Home Vision Entertainment is adding two titles to its Merchant Ivory Collection, both set in New York. From 1977, "Roseland" weaves together three stories that involve the famous ballroom, while the 1980 comedy "Jane Austen in Manhattan" tells the story of two teachers determined to mount a production of a childhood play written by the author.

Both films are directed by James Ivory.

Fellini's 'La Dolce vita'

After "8à," Federico Fellini's most famous film is 1961's "La Dolce Vita" (Koch Lorber Films), the cynical satire that was responsible for the introduction of the word "paparazzi" into the lexicon. The image of Anita Ekberg frolicking in Rome's Trevi Fountain made its way into many a man's fantasies as well.

Marcello Mastroianni made his first big international impression as a playboy tabloid reporter on the scent of sex symbol Ekberg, trailed by a photographer named Paparazzo. Amazingly, this 2-disc Collector's Edition is the first DVD release of this influential and still-fresh film, which, we learn in a commentary, was designed as a sequel to 1955's "Il Bidone," though all they seem to share is a sense of sexual rebellion and unforgettable scores by Nino Rota.

Witty teen flick

"Mean Girls" (Paramount) is easily the wittiest so-called teen movie of the year, written by "Saturday Night Live's" Tina Fey and starring Lindsay Lohan as a girl home-schooled in Africa who has to transfer to an American public school to see how the law of the jungle really works.

Insinuating herself into the socially dominant subset known as the Plastics, who are led by the beautiful and manipulative Rachel McAdams ("The Notebook"), Lohan is seduced by the attention at first.

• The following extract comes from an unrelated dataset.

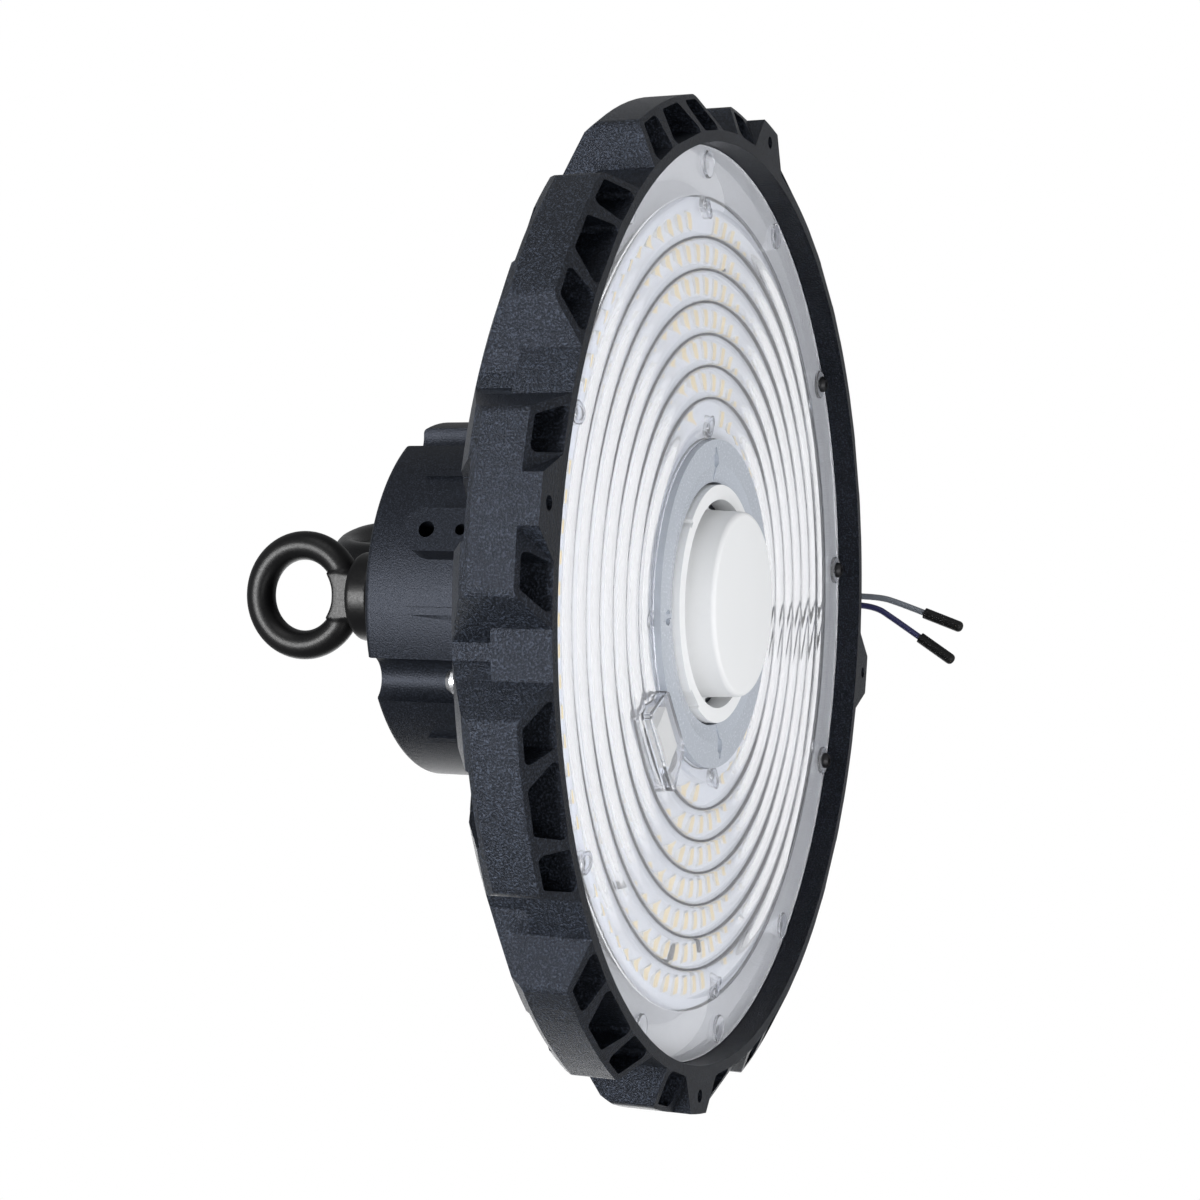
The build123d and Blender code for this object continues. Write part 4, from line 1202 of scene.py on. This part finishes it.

But she is forced to come to terms with who she is and what she wants — but in a funny and recognizable way. Fey costars as a teacher who becomes a target of the Plastics' wrath, and she has written some of the most delicious dialogue you've heard in a long time.

Getting a lot less attention was Jim Jarmusch's "Coffee and Cigarettes" (MGM), a series of black-and-white comic vignettes in which both pleasures figure prominently. The best episodes feature Cate Blanchett, Bill Murray and the White Stripes.